3. Charles’ Country Pan Fried Chicken, 2839 Frederick Douglass Boulevard, 212-281-1800
Not only does Charles Gabriel fry our favorite chicken in Harlem, a neighborhood with an indelible connection to the dish, he fries the best chicken in the city. In addition to constantly tending to the meat as it cooks, Gabriel seasons his bird three separate times before it gets to the warming tray at this renowned Harlem buffet. Without a sludgy batter to weigh it down, the fowl — coated in peppery dry rub, moistened with egg wash, and dredged in flour — achieves a thin crust devoid of grease and perfumed with spice. Other items from the warming trays — like smothered pork chops, macaroni and cheese, and stewed okra with tomatoes — hold their own next to such greatness.

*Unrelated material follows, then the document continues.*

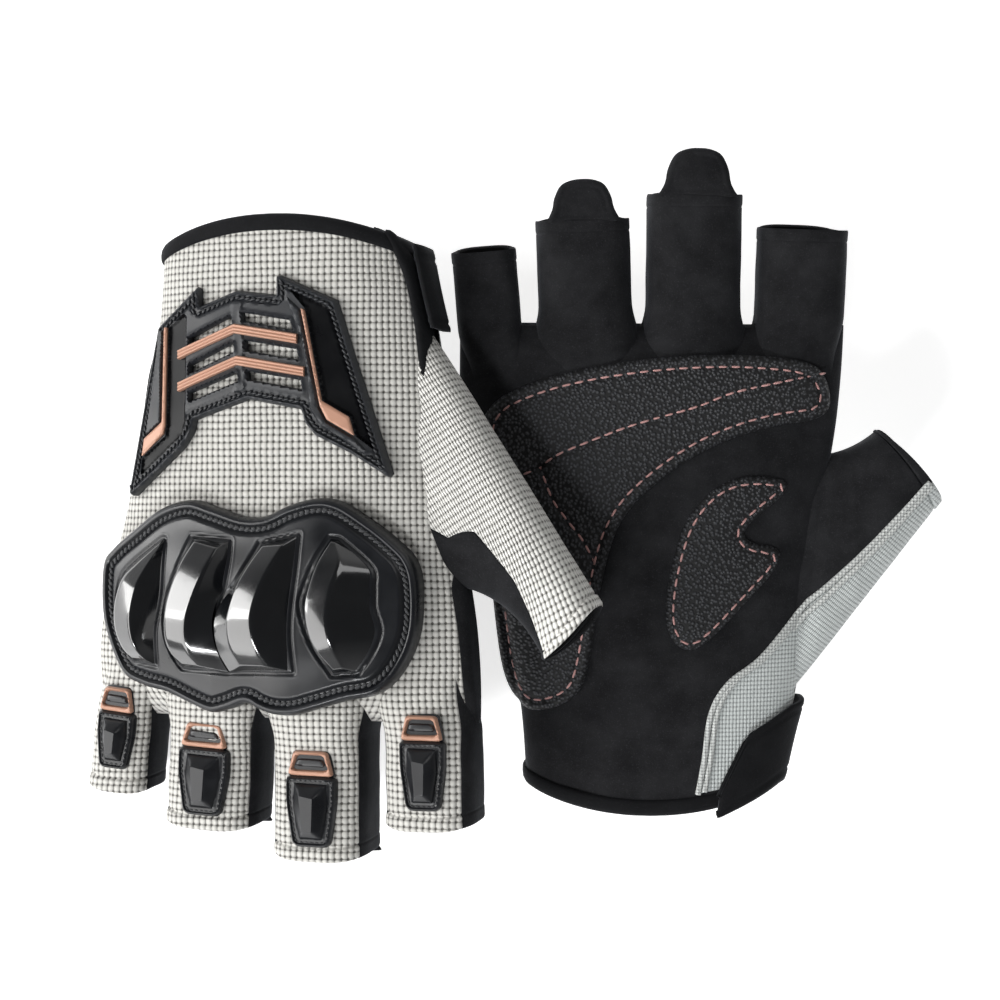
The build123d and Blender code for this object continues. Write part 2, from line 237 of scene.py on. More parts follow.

2. Café Ollin, 339 East 108th Street, 212-828-4252
Yet another restaurant fighting the good fight in the battle against Angeleno-transplants who incessantly opine about the lack of good Mexican food in this city, Café Ollin is best known for its sizable cemitas and tortas, which can easily feed two for just $8. In addition to these familiar sandwiches, the kitchen occasionally features pambazos, a chorizo- and potato-stuffed, guajillo chili-soaked sandwich made from sturdy, oblong white bread. High rollers can opt for one of the better renditions of chile rellenos in town, massive battered and fried poblano peppers stuffed with melty Oaxaca cheese. Say nay all you want, Californians, but color us convinced.
1. Fishers of Men II, 121 West 125th St, 212-678-4268
Thank you New York City, for providing us with a restaurant with connections to a church that sells expertly fried fish sandwiches and Papaya King-style hot dogs and smoothies. The hybrid restaurant also has ties to Harlem’s Famous Fish Market, which was featured on Martha Stewart for its food as much as for its legendary lines. You’ll find the same delectable fried seafood at this location, including fried whiting sandwiches on thick, pillowy slices of white bread and sweet, plump shrimp. Although not as cost effective as a Gray’s Papaya recession special, a fish sandwich and a papaya drink make as good a cheap meal as any.